With some tweaking, it is conceivable that a single ethernet port in an unattended area like a hotel lobby or university public area (both of which are common) could be targeted such that in just a couple of seconds, damage could be done to devices throughout the building, even devices not directly connected to the switch to which that ethernet port is wired. It's unclear how many hops are theoretically possible, but I suspect at least 2. Research in a controlled lab environment would be worth exploring.
That's a threat worth serious consideration. None of the network architecture in the many different places I have worked was ever designed with this sort of attack in mind; a fried switch was considered the worst possible scenario. This is much worse. At the very least, it should remind people that unprotected ethernet ports can be a huge risk and encourage them to improve physical security design.
Most enterprise switches will come with user-changeable fuse modules on each individual port for exactly this reason. And for cheaper switches, just buy an inline fuse module that sits in front of your ports. Problem solved.

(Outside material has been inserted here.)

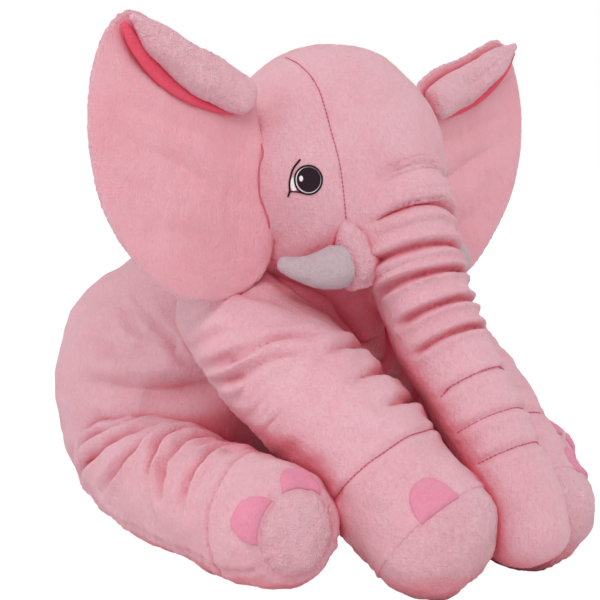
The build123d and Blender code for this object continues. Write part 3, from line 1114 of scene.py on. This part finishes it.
def ring_sheet(name, grid, thickness, side, material):
    """A round sheet of rings, given a back surface and a wall."""
    rows, around = grid.shape[:2]
    behind = grid + np.array([0, thickness, 0])
    faces = grid_faces(rows, around)
    under = [[i + rows * around for i in face[::-1]] for face in faces]
    last = np.arange(around) + (rows - 1) * around
    nexts = np.roll(last, -1)
    wall = np.stack([nexts, last, last + rows * around, nexts + rows * around], axis=-1).tolist()
    points = mirrored(np.vstack([grid.reshape(-1, 3), behind.reshape(-1, 3)]), side)
    return make_object(name, points, faces + under + wall, material)


def closed_rings(name, rings, side):
    """Rings from behind the middle of the face, round the rim to the middle of the back."""
    rows, around = rings.shape[:2]
    centre = rings[0].mean(axis=0, keepdims=True)
    faces = grid_faces(rows, around)
    hub = rows * around
    faces += [[(i + 1) % around, i, hub] for i in range(around)]
    points = mirrored(np.vstack([rings.reshape(-1, 3), centre]), side)
    return make_object(name, points, faces, short_pile)


def ear_flap(sweep):
    """The top edge of the ear, turned forward and stitched down at its ends."""
    rows = [(x, ear_depth(x, z, sweep) - FLAP_STANDS_OUT, z, wide, thick) for x, z, wide, thick in FLAP_ROWS]
    flap = Tube(rows, (0, -1, 0), 6, 12, step=1.6)
    flap.shift += 0.8 * lumps(flap.points, 34, 61) + 0.18 * lumps(flap.points, 5, 62)
    flap.fold([(20, 20), (8, 60), (14, 100)], 1.8, 4)
    flap.settle()
    return flap


def ear_fold_shade_band(sweep):
    """The velour inside the fold, seen as a narrow band under the flap and given a deep pink as painted shade."""
    stands_out = EAR_HALF_THICK + 0.5
    rows = [(x, ear_depth(x, z, sweep) - stands_out, z, wide, 2.6) for x, z, wide in FOLD_SHADE_BAND_ROWS]
    return Tube(rows, (0, -1, 0), 3, 3, step=1.6)
TUSK_ROWS = [
    (70, -295, 273, 14, 16),
    (78, -290, 270, 16.5, 19),
    (88, -284, 268, 15, 17),
    (98, -277, 268, 12, 13),
    (106, -270, 269.5, 9.5, 10),
    (113, -264, 272, 7, 7),
]


def piece_tree(piece):
    """The faces of a piece, for ray casts in metres."""
    return BVHTree.FromPolygons([v.co.copy() for v in piece.data.vertices], [f.vertices[:] for f in piece.data.polygons])
TUSK_COLLAR_ROWS = [
    (60, -283, 308, 4, 5),
    (58, -287, 298, 12, 9),
    (55, -290, 286, 18, 12),
    (52, -292, 271, 21, 14),
    (48, -289, 256, 16, 12),
]


# Tusks, eyes and tail


def build_tusks():
    for side_name, side in SIDES.items():
        tusk = Tube(TUSK_ROWS, (0, 0, 1), 5, 6, step=1.2)
        tusk.shift += 0.5 * lumps(tusk.points, 20, 71) + 0.12 * lumps(tusk.points, 5, 72)
        tusk.settle()
        piece = make_object(f"tusk_{side_name}_plush", mirrored(tusk.points, side), tusk.faces(), tusk_pile)
        finish_piece(piece, "head", (f"tusk_{side_name}",))
        collar = Tube(TUSK_COLLAR_ROWS, (0.45, -0.89, 0), 3, 6, step=1.2)
        collar.shift += 0.6 * lumps(collar.points, 16, 73) + 0.25 * lumps(collar.points, 5, 74)
        collar.settle()
        socket = make_object(f"tusk_{side_name}_gusset", mirrored(collar.points, side), collar.faces(), sole_pile)
        finish_piece(socket, "head", (f"tusk_socket_{side_name}",))
def ear_root_seam_and_shade(tree, side_name, side, face):
    """A dark cord where the ear's face meets the cheek: the seam there, and painted shade where the ear's edge laps
    over the cheek.
    """
    face_tree = piece_tree(face)
    spots = []
    for z in np.linspace(266, 404, 34):
        for x in np.arange(150, 80, -0.5):
            start = Vector((side * x * MM, -0.6, z * MM))
            cheek, normal, _, _ = tree.ray_cast(start, Vector((0, 1, 0)))
            ear = face_tree.ray_cast(start, Vector((0, 1, 0)))[0]
            if cheek is not None and (ear is None or cheek.y < ear.y):
                spots.append((*(np.array(cheek) / MM + 0.1 * np.array(normal)), 0.9, 0.9))
                break
    cord = Tube(spots[::3], (0, -1, 0), 0.8, 0.8, step=1.2)
    piece = make_object(f"ear_{side_name}_root_seam_and_shade", cord.points, cord.faces(), seam_thread)
    finish_piece(piece, "head", ())


EYE_ACROSS = 90.0
EYE_HEIGHT = -3.6
LID_LINE = [(6.9, 16.8), (12.6, 9.4), (15.6, -1), (15.8, -9.6), (17.2, -13.8)]
LOWER_LID = [(15.8, -9.6), (9, -10.2), (2, -11.8)]


class EyeGround:
    """The patch of head round one eye. Places are measured backwards and upwards from its centre."""

    def __init__(self, tree, side):
        self.tree = tree
        centre = head_surface(EYE_ACROSS, EYE_HEIGHT)
        normal = unit((centre - HEAD_CENTRE) / HEAD_RADII**2)
        back = unit(np.cross(np.array([0, 0, 1.0]), normal))
        self.up = mirrored(np.cross(normal, back), side)
        self.back = mirrored(back, side)
        self.normal = mirrored(normal, side)
        self.centre = mirrored(centre + normal * 30, side)

    def spot(self, back, up, lift):
        start = self.centre + self.back * back + self.up * up
        hit, normal, _, _ = self.tree.ray_cast(Vector(start * MM), Vector(-self.normal))
        return np.array(hit) / MM + np.array(normal) * lift

    def disc(self, name, half_back, half_up, shift, lift, material):
        """A stitched oval patch."""
        turn = np.linspace(0, 2 * math.pi, 56, endpoint=False)
        rings = []
        for share in np.linspace(0.03, 1, 8):
            crown = lift * (1 - 0.4 * share**4)
            places = zip(shift[0] + share * half_back * np.cos(turn), shift[1] + share * half_up * np.sin(turn))
            rings.append([self.spot(back, up, crown) for back, up in places])
        top = np.array(rings)
        points = np.vstack([top, (top - self.normal * 2.5)[::-1]])
        around = len(turn)
        last = (len(points) - 1) * around
        caps = [list(range(around)), list(range(last, last + around))]
        return make_object(name, points, grid_faces(*points.shape[:2]) + caps, material)

    def line(self, name, places, radius, material):
        """A line of satin stitch."""
        curve, _ = smooth_rows([(*place, 0) for place in places], 30)
        rows = [(*self.spot(back, up, 0.6), radius, radius * 0.9) for back, up, _ in curve]
        cord = Tube(rows, self.normal, radius, radius, step=0.6)
        return make_object(name, cord.points, cord.faces(), material)


def build_eyes(tree):
    rim = [(11.5 * math.cos(t), 12.0 * math.sin(t)) for t in np.linspace(0, 2 * math.pi, 17)]
    for side_name, side in SIDES.items():
        name = f"eye_{side_name}"
        ground = EyeGround(tree, side)
        parts = [
            ground.disc(f"{name}_white", 11.5, 12.0, (0, 0), 0.5, white_thread),
            ground.disc(f"{name}_corner", 3.0, 6.0, (12.2, -3.6), 0.4, white_thread),
            ground.disc(f"{name}_iris", 10.1, 10.6, (-0.3, 0.2), 1.0, dark_thread),
            ground.disc(f"{name}_glint", 1.7, 2.5, (6.0, 1.2), 1.4, white_thread),
            ground.line(f"{name}_outline", rim, 0.8, dark_thread),
            ground.line(f"{name}_upper_lid", LID_LINE, 0.8, dark_thread),
            ground.line(f"{name}_lower_lid", LOWER_LID, 0.6, dark_thread),
        ]
        for piece in parts:
            finish_piece(piece, "head", (f"eye_{side_name}",))
STITCH_LENGTH = 2.2
STITCH_PITCH = 3.8


def stitches(name, spots, side):
    """A run of small stitches along a line of (point, normal) pairs, sunk a little into the pile."""
    places = np.array([place for place, _ in spots])
    normals = np.array([normal for _, normal in spots])
    along = np.concatenate([[0], np.cumsum(np.linalg.norm(np.diff(places, axis=0), axis=1))])
    points, faces = [], []
    for start in np.arange(STITCH_PITCH, along[-1] - STITCH_PITCH, STITCH_PITCH):
        ends = [
            np.array([np.interp(start + step, along, column) for column in (places + 0.2 * normals).T])
            for step in (0, STITCH_LENGTH)
        ]
        facing = np.array([np.interp(start, along, column) for column in normals.T])
        rows = [(*ends[0], 0.55, 0.45), (*ends[1], 0.55, 0.45)]
        stitch = Tube(rows, facing, 0.4, 0.4, step=0.55)
        stitch_faces = stitch.faces()
        faces += [[index + len(points) for index in face] for face in stitch_faces]
        points += stitch.points.reshape(-1, 3).tolist()
    return make_object(name, mirrored(points, side), faces, seam_thread)


def sew_head(tree):
    """Visible stitches of the forehead seams and of the shallow trunk folds."""
    for side_name, side in SIDES.items():
        curve, _ = smooth_rows(mirrored(HEAD_SEAM, side), 50)
        seam = stitches(f"forehead_seam_{side_name}", on_skin(tree, curve, HEAD_CENTRE), 1)
        finish_piece(seam, "head", ())
    trunk = trunk_tube(step=3)
    for index, (along, spread, sag, _) in enumerate(TRUNK_CREASES[6:]):
        seam = stitches(f"trunk_seam_{index + 1}", trunk_line(tree, trunk, along, spread - 4, sag), 1)
        finish_piece(seam, "trunk_lower", ())


def build_tail():
    root = JOINTS["tail_swing"]
    rows = [root + np.array([0, -16, 6]), root, root + np.array([0, 10, -30]), root + np.array([0, 13, -62])]
    cord = Tube([(*row, 8.5, 8.5) for row in rows], (1, 0, 0), 6, 6, step=1.5)
    cord.shift += 0.4 * lumps(cord.points, 12, 81)
    cord.settle()
    finish_piece(make_object("tail_cord_plush", cord.points, cord.faces(), short_pile), "tail", ("tail_cord",))
    low = root + np.array([0, 14, -60])
    tuft = Tube([(*low, 8, 8), (*(low + np.array([0, 1, -14])), 13, 12), (*(low + np.array([0, 0, -28])), 9, 8)],
                (1, 0, 0), 5, 7, step=1.2)
    tuft.shift += 1.1 * lumps(tuft.points, 5, 82)
    tuft.settle()
    finish_piece(make_object("tail_tuft_plush", tuft.points, tuft.faces(), sole_pile), "tail", ("tail_tuft",))


build_torso()
build_leg("front_leg", front_leg_tube, shape_front_leg, FRONT_TOE_SEAM, 23)
build_leg("rear_leg", rear_leg_tube, shape_rear_leg, REAR_TOE_SEAM, 33)
head_tree = build_head()
sew_head(head_tree)
head_core = ellipsoid_grid(HEAD_CENTRE, HEAD_RADII - 9, 24, 36)
head_filling = make_object("head_filling", *head_core, fibre)
finish_piece(head_filling, "head", ("head_stuffing",))
for part, rows in (("trunk_upper", TRUNK_ROWS[2:5]), ("trunk_lower", TRUNK_ROWS[5:])):
    core = Tube(rows, (0, -1, 0), 8, 8, step=5, grow=-10)
    filling = make_object(f"{part}_filling", core.points, core.faces(), fibre)
    finish_piece(filling, part, (f"{part}_stuffing",))
build_ears(head_tree)
build_tusks()
build_eyes(head_tree)
build_tail()


# Stage

CAMERA_AIM = np.array([-22, -194, 233.0])
CAMERA_DISTANCE = 1500.0
CAMERA_AZIMUTH = math.radians(-46)
CAMERA_ELEVATION = math.radians(5)
CAMERA_LENS = 99.0


def area_light(name, place, aim, size, power, colour=(1, 1, 1)):
    lamp = bpy.data.lights.new(name, "AREA")
    lamp.energy = power
    lamp.size = size
    lamp.color = colour
    holder = bpy.data.objects.new(name, lamp)
    bpy.context.scene.collection.objects.link(holder)
    holder.location = place
    holder.rotation_euler = (Vector(aim) - Vector(place)).to_track_quat("-Z", "Y").to_euler()


def build_stage():
    bpy.context.scene.view_settings.view_transform = "Standard"
    floor_mesh = bpy.data.meshes.new("floor")
    half = 30.0
    floor_mesh.from_pydata([(-half, -half, 0), (half, -half, 0), (half, half, 0), (-half, half, 0)], [], [(0, 1, 2, 3)])
    floor = bpy.data.objects.new("floor", floor_mesh)
    bpy.context.scene.collection.objects.link(floor)
    floor_mesh.materials.append(white_paper())
    build_sky()
    area_light("key", (-1.5, -1.5, 2.1), (0, -0.2, 0.2), 1.5, 33)
    area_light("fill", (1.8, -1.7, 1.0), (0, -0.2, 0.2), 1.6, 9.5)
    area_light("back", (-2.2, 1.0, 1.3), (0, -0.1, 0.2), 1.6, 16)


def white_paper():
    """Matt paper that the camera sees as white but for a soft contact shadow."""
    paper = bpy.data.materials.new("floor_paper")
    paper.use_nodes = True
    nodes, links = paper.node_tree.nodes, paper.node_tree.links
    shader = nodes["Principled BSDF"]
    shader.inputs["Base Color"].default_value = (0.95, 0.95, 0.95, 1)
    shader.inputs["Roughness"].default_value = 0.9
    glow = nodes.new("ShaderNodeEmission")
    glow.inputs["Strength"].default_value = 1.12
    seen = nodes.new("ShaderNodeLightPath")
    share = nodes.new("ShaderNodeMath")
    share.operation = "MULTIPLY"
    share.inputs[1].default_value = PAPER_GLOW
    links.new(seen.outputs["Is Camera Ray"], share.inputs[0])
    both = nodes.new("ShaderNodeMixShader")
    links.new(share.outputs[0], both.inputs["Fac"])
    links.new(shader.outputs[0], both.inputs[1])
    links.new(glow.outputs[0], both.inputs[2])
    links.new(both.outputs[0], nodes["Material Output"].inputs["Surface"])
    return paper
PAPER_GLOW = 0.9


def build_sky():
    """A soft even light, seen by the camera as white paper."""
    world = bpy.data.worlds.new("studio")
    bpy.context.scene.world = world
    world.use_nodes = True
    nodes, links = world.node_tree.nodes, world.node_tree.links
    sky = nodes["Background"]
    sky.inputs["Color"].default_value = (1, 1, 1, 1)
    sky.inputs["Strength"].default_value = SKY_LIGHT
    paper = nodes.new("ShaderNodeBackground")
    paper.inputs["Color"].default_value = (1, 1, 1, 1)
    seen = nodes.new("ShaderNodeLightPath")
    either = nodes.new("ShaderNodeMixShader")
    links.new(seen.outputs["Is Camera Ray"], either.inputs["Fac"])
    links.new(sky.outputs["Background"], either.inputs[1])
    links.new(paper.outputs["Background"], either.inputs[2])
    links.new(either.outputs["Shader"], nodes["World Output"].inputs["Surface"])
SKY_LIGHT = 0.6


def build_camera():
    camera = bpy.data.cameras.new("camera")
    camera.lens = CAMERA_LENS
    camera.sensor_width = 36.0
    holder = bpy.data.objects.new("camera", camera)
    bpy.context.scene.collection.objects.link(holder)
    back = Vector((
        math.sin(CAMERA_AZIMUTH) * math.cos(CAMERA_ELEVATION),
        -math.cos(CAMERA_AZIMUTH) * math.cos(CAMERA_ELEVATION),
        math.sin(CAMERA_ELEVATION),
    ))
    holder.location = Vector(CAMERA_AIM * MM) + back * (CAMERA_DISTANCE * MM)
    holder.rotation_euler = (-back).to_track_quat("-Z", "Y").to_euler()
    bpy.context.scene.camera = holder


build_stage()
build_camera()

* I have no idea if either of the above technologies actually exist, but they should.
"Nine times out of ten, starting a fire is not the best way to solve the problem." - my wife
You could use this device for a DDos attack against Google - Bring up the google webpage and while it is loading quickly plug it into your router so the voltage spike is directed straight to the Google infrastructure.
APC ProtectNet PENT1 dongle.
Now all we need is some script kiddies and a feedback loop
Build a Man a Fire, and He'll Be Warm for a Day. Set a Man on Fire, and He'll Be Warm for the Rest of His Life.
What you are testing is weather the switch will transmit dangerous currents from one port to other ports (while/after it fries itself). So just connect some volt meters to the other ports and fry the switch. No need to destroy a notebook and hdd in the process.
I've seen one made with a USB charger. you know the ones that you can charge your phone with when your on-the-go. It plugged into a usb and would burn up a computer.
Maybe the switch used an ac2dc wall wort with no ground?